The most intriguing aspect of this article and the six others that went along with it was that it felt like a rare window into my own future: Schank and her co-worker, Elizabeth Wallace, interviewed 37 women from their sorority’s class of 1993 and asked them how their careers and families had shaped their lives.
Though I tried sorority life for a short time at Northwestern and found it definitely wasn’t for me, I found a strange camaraderie with these women whom I had never met—many of whom, like me, grew up in small towns in the Midwest and had graduated with big dreams from a top university.
I was enthralled by these women’s stories and their reasons for choosing children over career or vice-versa, but as I headed back to another quarter at Northwestern I promptly forgot about the articles.
That is, until a book entitled The Ambition Decisions: What Women Know About Work, Family, and the Path to Building a Life found its way onto my desk at Pacific Standard near the end of my internship.

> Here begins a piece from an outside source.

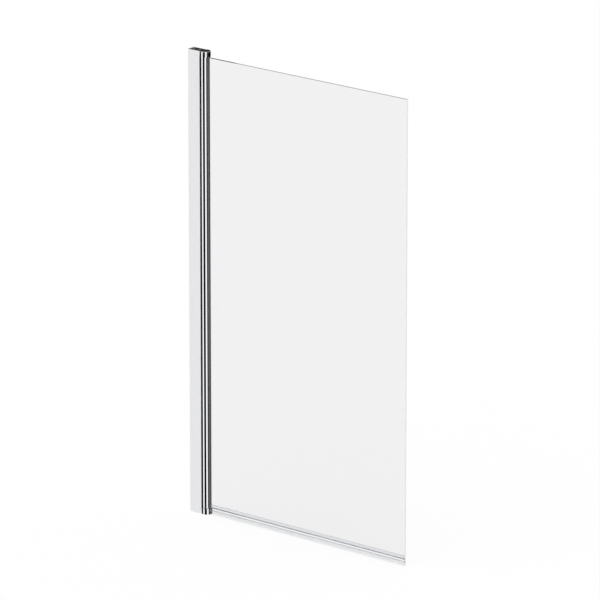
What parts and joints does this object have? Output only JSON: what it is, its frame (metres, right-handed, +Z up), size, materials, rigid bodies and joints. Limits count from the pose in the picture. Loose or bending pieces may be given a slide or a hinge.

Schank and Wallace’s book, an expanded version of the Atlantic articles, draws on real women’s stories of crisis, transition, and decision-making to help guide readers—or simply commiserate with them—through tough life changes. The decisions these women make, from accepting a promotion or not to planning when to get pregnant, are decisions that my female classmates and I fear having to confront.
Perhaps my enjoyment of The Ambition Decisions stems purely from my Northwestern connection with these women. But the notion that life is a winding mess of decisions and mistakes is an apt reminder for women like me as we head past graduation and into the “real world.” There should be no judgment of high-achieving women to choose another path; however, for some, a high-achieving career is worth some sacrifice.